Neste livro Ruy Ventura coloca lado a lado a memória poética de Cristovam Pavia e de Francisco Bugalho, seu pai, poeta e lavrador em Castelo de Vide. O diálogo possível, imaginado e proposto, surge entre o filho, o Poeta Cristovam Pavia: «descrevemos, sem cessar, o vento entre os pinheiros, uma chuva entes da divisão da terra, no sótão, a mão direita, os dedos demasiado longos. Fragmentos de um texto circundam a abóbada, o comboio, o coração». E o pai, Francisco Bugalho, que poderia ter dito (ou escrito) deste modo: «na terra reservei de antemão o espaço necessário para aumentarmos o fogo em que fomos depositando a nossa sede. perdemos a chave mas fertilizámos o rosto dessa escultura virada a nascente. na montanha, a água do tanque ficou límpida. nela afogámos o oiro e a agonia. o medo desfez a porta. Colocou sobre os músculos o lintel dessa torre, como se fora um tronco de carvalho.»
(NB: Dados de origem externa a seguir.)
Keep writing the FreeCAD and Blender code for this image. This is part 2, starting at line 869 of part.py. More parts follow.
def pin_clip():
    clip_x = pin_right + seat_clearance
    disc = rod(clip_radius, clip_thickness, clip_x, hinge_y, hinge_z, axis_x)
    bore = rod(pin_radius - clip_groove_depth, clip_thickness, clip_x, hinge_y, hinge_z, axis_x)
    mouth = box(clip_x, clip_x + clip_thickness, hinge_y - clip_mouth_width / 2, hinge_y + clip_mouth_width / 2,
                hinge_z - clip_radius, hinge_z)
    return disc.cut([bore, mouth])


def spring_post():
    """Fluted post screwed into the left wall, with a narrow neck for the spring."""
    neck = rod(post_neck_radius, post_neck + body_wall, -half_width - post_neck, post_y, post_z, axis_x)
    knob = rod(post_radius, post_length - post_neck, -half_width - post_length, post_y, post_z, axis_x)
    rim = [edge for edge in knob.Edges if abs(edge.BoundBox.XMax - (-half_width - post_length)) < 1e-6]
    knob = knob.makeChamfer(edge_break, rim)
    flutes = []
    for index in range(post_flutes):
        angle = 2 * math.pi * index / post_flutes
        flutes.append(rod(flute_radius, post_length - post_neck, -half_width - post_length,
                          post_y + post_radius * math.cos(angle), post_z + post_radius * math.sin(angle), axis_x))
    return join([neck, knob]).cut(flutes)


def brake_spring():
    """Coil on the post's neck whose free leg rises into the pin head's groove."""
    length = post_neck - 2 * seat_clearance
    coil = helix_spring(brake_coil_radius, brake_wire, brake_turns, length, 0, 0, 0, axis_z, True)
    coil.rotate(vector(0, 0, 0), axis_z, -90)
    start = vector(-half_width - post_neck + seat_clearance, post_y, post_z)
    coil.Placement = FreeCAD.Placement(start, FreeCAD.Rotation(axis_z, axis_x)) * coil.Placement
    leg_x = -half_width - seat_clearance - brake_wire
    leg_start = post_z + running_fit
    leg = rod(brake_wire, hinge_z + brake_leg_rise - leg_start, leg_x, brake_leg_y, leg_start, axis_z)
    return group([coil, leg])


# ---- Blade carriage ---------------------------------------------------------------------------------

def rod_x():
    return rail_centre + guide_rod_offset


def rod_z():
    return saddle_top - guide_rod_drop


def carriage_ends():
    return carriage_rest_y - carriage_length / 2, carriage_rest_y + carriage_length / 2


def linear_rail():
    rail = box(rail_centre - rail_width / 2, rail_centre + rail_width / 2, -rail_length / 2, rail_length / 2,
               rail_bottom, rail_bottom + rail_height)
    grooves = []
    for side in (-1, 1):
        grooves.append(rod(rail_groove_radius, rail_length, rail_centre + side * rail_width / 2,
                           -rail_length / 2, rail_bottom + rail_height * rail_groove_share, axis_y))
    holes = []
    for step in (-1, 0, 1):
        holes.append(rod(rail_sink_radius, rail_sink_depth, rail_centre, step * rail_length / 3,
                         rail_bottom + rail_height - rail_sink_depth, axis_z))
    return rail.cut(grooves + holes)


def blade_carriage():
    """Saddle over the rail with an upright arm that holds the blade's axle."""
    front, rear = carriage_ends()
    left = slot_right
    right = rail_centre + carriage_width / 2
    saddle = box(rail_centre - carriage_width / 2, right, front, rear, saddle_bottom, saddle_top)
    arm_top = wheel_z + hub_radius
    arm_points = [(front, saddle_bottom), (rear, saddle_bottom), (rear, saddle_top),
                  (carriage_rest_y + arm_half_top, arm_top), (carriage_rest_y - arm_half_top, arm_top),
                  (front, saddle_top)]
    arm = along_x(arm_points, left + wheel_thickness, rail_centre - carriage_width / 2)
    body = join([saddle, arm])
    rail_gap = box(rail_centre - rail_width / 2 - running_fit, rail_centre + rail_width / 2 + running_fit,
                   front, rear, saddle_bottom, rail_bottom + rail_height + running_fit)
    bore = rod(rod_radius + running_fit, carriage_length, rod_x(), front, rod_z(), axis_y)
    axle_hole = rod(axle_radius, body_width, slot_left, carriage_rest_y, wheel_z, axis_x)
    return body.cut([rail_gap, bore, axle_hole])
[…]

Abóbada ou Natureza por cima, comboio ou viagem até ao longe, coração ou lugar sentimental onde o Poeta ouve o ruído triplo da Terra, da Locomotiva e do tempo interior. Pode ser esta uma das chaves para perceber o livro «Contramina» de Ruy Ventura. Mesmo quando perceber um livro é apenas encantar-se, esquecer-se e perder-se alguém nas suas citações anunciadas como nas ruelas escuras de uma cidade antiga de onde não apetece sair.